Realizing that the Laffler Curve no longer worked as a diversionary tactic, around 1989 the Republicans circulated studies from their own think tanks which claimed that lowering taxes on the top earners in the country actually created jobs by giving them more money to invest. After experimenting with that theory between 2001 and 2008, it’s only proven effect is to increase the wealth and earnings disparity between the top wage earners (the 1%) and the rest of us.
Surprisingly, the current batch of Republicans are still clinging to this approach, despite the fact that it’s been proven to be false, and it is generating a huge backlash against them and the 1% it protects. Either the Republicans are paid lackys who are willing to carry the water for the 1% no matter how ridiculous their campaign, or they really are so immershed in Repubican propoganda over the past 23 years that they can’t recognize reality if it bit them in the rear end.
rhp6033 spews:
Speaking of “picking up the tab”:
American Airlines’s parent company, AMR, has four major pension plans, with 8.3 billion dollars in assetts and 18.5 billion dollars in future liabilities. AMR is likely to ask the Bankrupcty court to relieve it of any further responsibilities under those pension plans as part of it’s Chapter 11 Reorganization.
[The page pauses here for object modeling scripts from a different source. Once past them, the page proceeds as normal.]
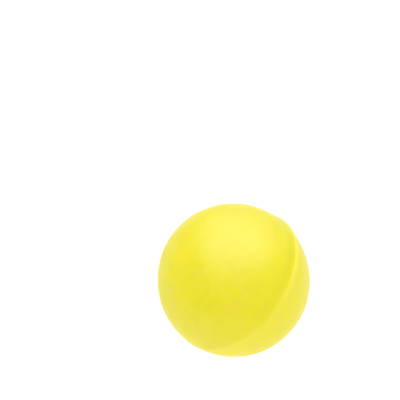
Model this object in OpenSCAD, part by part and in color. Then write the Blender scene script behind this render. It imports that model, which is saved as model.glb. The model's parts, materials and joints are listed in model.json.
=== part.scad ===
// Playground rubber ball: two moulded half shells cemented rim to rim, with the air sealed inside.
// Origin at the ball's centre, +Z up as the ball lies on the ground.
// The ball is drawn with its poles on Z, then tipped so that the seam leans about the Y axis.

/* [Ball] */
// Outside diameter of the round shell, without the seam's swell and lips
ball_d = 65; // [45:0.5:90]
// Thickness of the rubber wall
wall_t = 4; // [2.5:0.1:6]
// Lean of the seam's plane from level, in degrees
seam_lean = 41; // [0:1:60]
// Colour of the rubber
rubber_colour = "yellow"; // [yellow, red, blue, purple]

/* [Seam] */
// Thickness of the cured cement between the two rims
film_t = 0.3; // [0.1:0.05:0.6]
// How far each cup's wall swells out at its rim, beyond the round shell
rim_swell = 0.5; // [0.2:0.1:1]
// Height above the joint at which the swell has run out into the round shell
swell_reach = 6; // [4:0.5:10]
// Height of each rim's lip above the swell
lip_h = 0.3; // [0.2:0.05:0.45]
// Radius of each lip's rounded section
lip_r = 0.5; // [0.4:0.05:0.8]
// How much of each lip's round is trimmed off square at the joint
lip_trim = 0.2; // [0.1:0.05:0.3]
// Depth of the groove over the cement, below the rims' outer edges
film_recess = 0.05; // [0.05:0.05:0.4]
// Radius of the bead of cement squeezed out along the inside of the joint
squeeze_r = 0.8; // [0.4:0.1:1.5]

/* [Inflation plug] */
// Diameter of the self-sealing plug where it is bonded to the inside of the wall
plug_d = 12; // [8:0.5:18]
// Height of the plug above the inside of the wall
plug_h = 4; // [3:0.5:7]
// Width of the shallow needle spot on the outside, over the plug
spot_w = 3; // [2:0.5:5]
// Depth of the needle spot
spot_depth = 0.5; // [0.2:0.1:1]

/* [Hidden] */
$fn = 180;

// Radii of the round shell's two surfaces
outer_r = ball_d / 2;
inner_r = outer_r - wall_t;

// The rims face each other across the cement film
rim_z = film_t / 2;

// The swell is a cone that leaves the round shell near swell_reach and ends sunk just under it
swell_sink = 0.05;
swell_top_r = sqrt(pow(outer_r, 2) - pow(swell_reach, 2)) - swell_sink;

// Each lip's section is a circle that stands lip_h above the swell and is trimmed at the rim
lip_centre_r = outer_r + rim_swell + lip_h - lip_r;
lip_centre_z = rim_z + lip_r - lip_trim;

// The rim's flat face ends where the trim cuts the lip's round
rim_edge_r = lip_centre_r + sqrt(pow(lip_r, 2) - pow(lip_r - lip_trim, 2));

// The plug is a low dome: its edge lies on the wall at plug_d, its top stands plug_h off the wall
plug_edge_z = sqrt(pow(inner_r, 2) - pow(plug_d / 2, 2));
plug_dome_h = plug_edge_z - (inner_r - plug_h);
plug_dome_r = ball_radius(plug_d, plug_dome_h);
plug_dome_z = inner_r - plug_h + plug_dome_r;

// The needle spot is the print of a small ball pressed into the outside
spot_edge_z = sqrt(pow(outer_r, 2) - pow(spot_w / 2, 2));
spot_print_h = spot_depth - (outer_r - spot_edge_z);
spot_r = ball_radius(spot_w, spot_print_h);
spot_z = outer_r - spot_depth + spot_r;

// Radius of the ball whose cap has this width and height
function ball_radius(cap_w, cap_h) = (pow(cap_w / 2, 2) + pow(cap_h, 2)) / (2 * cap_h);

// Tips the ball from its own poles to the way it lies
module as_it_lies() {
    rotate([0, -seam_lean, 0]) children();
}

// A round ring about the poles, from a circle of radius r
module ring(centre_r, centre_z, r) {
    rotate_extrude() translate([centre_r, centre_z]) circle(r = r);
}

// One moulded cup with its rim at the joint, pole up, with the lip left by trimming the mould flash
module half_shell() {
    difference() {
        union() {
            sphere(r = outer_r);
            cylinder(h = swell_reach, r1 = outer_r + rim_swell, r2 = swell_top_r);
            ring(lip_centre_r, lip_centre_z, lip_r);
        }
        sphere(r = inner_r);
        // everything past the rim's flat face
        translate([0, 0, rim_z - ball_d]) cylinder(r = ball_d, h = ball_d);
    }
}

module upper_half_shell() {
    color(rubber_colour) as_it_lies() half_shell();
}

// The half that holds the plug, marked outside by the needle spot
module lower_half_shell() {
    color(rubber_colour) as_it_lies() mirror([0, 0, 1]) difference() {
        half_shell();
        translate([0, 0, spot_z]) sphere(r = spot_r);
    }
}

// The cured rubber cement: a flat film between the rims and the bead squeezed out inside the ball
module seam_cement() {
    color("khaki") as_it_lies() union() {
        difference() {
            cylinder(r = rim_edge_r - film_recess, h = film_t, center = true);
            cylinder(r = inner_r - squeeze_r / 2, h = 2 * film_t, center = true);
        }
        intersection() {
            ring(inner_r, 0, squeeze_r);
            sphere(r = inner_r);
        }
    }
}

// The lump of soft rubber that closes again behind the inflating needle
module inflation_plug() {
    color("burlywood") as_it_lies() mirror([0, 0, 1]) intersection() {
        sphere(r = inner_r);
        translate([0, 0, plug_dome_z]) sphere(r = plug_dome_r);
    }
}

upper_half_shell();
lower_half_shell();
seam_cement();
inflation_plug();
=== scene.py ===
"""The looks of a hollow playground ball of yellow rubber: two moulded cups cemented rim to rim.

Every piece is a profile carried round the ball's own axis, which runs through its two poles. Lengths are in
metres.
"""
import json
import math

import bpy
import numpy as np
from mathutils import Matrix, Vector


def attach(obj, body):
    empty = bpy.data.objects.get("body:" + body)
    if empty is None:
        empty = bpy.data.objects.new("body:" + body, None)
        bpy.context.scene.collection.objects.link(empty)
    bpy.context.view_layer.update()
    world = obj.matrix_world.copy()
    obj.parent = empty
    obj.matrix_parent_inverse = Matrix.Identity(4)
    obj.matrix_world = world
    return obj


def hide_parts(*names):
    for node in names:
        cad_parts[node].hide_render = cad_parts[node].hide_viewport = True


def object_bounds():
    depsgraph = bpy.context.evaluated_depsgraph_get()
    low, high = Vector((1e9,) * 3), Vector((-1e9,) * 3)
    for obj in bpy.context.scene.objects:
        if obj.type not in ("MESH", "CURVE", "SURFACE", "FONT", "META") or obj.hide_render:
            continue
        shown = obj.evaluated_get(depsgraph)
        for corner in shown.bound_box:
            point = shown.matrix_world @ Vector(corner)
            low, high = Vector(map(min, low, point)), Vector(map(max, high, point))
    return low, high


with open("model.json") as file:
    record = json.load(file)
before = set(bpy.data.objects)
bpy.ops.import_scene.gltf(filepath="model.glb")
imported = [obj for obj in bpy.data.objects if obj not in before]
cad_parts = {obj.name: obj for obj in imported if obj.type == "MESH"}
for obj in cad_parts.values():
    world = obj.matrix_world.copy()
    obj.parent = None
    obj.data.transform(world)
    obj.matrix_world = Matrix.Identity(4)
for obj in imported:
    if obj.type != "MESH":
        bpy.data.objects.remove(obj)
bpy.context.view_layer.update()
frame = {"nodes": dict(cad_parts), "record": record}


# ---- Upper half shell --------------------------------------------------------------------------------------
# A cup of yellow rubber, compression moulded in a smooth steel mould and coloured through. Its wall runs out
# straight to the rim, where the trimmed mould flash leaves a low uneven lip with a pale band along it, buffed
# and partly a painted highlight.
# Talc from the mould still dusts the inside.

MM = 0.001

needle_spot = next(m for m in frame["record"]["mounts"] if m["name"] == "needle_spot")
upper_pole = -np.array(needle_spot["axis"], float)
upper_pole /= np.linalg.norm(upper_pole)
level = np.array([0.0, 1.0, 0.0])  # at right angles to the poles' axis; turns round it are counted from here


def seen_from_axis(node):
    """Radius from the poles' axis and height along the upper pole of every corner of a CAD node."""
    mesh = frame["nodes"][node].data
    flat = np.empty(len(mesh.vertices) * 3, np.float32)
    mesh.vertices.foreach_get("co", flat)
    corners = flat.reshape(-1, 3).astype(float)
    height = corners @ upper_pole
    return np.linalg.norm(corners - height[:, None] * upper_pole, axis=1), height


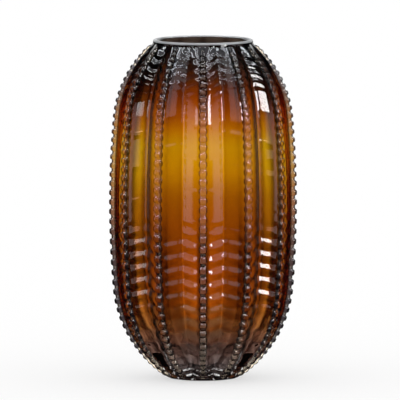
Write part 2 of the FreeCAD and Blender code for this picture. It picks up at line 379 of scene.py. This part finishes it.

This transfers those liabilities to the Pension Benefits Guarantee Association. But it is already operating in a deficit due to the difficult economic circumstances over the past four years, and is unlikely to be able to cover more than a fraction of those obligations.
Which means that employees who agreed to accept lower wages in return for a guaranteed pension will, at the end of their careers, find that they won’t receive their end of the bargain, unless the Congress agrees to subsidize the PBGA with additional funding – an unlikely event.
But expect that the banks, leasing companies, and AMR executives will be able to withstand this storm very well, thank you.
ArtFart spews:
So this is supposed to be news? “Reform” has been a right-wing euphemism for “Let them eat cake” since before most of you were born, parroted by the Vichy Democrats (or should I just say, “the Democrats”) since before you hit puberty.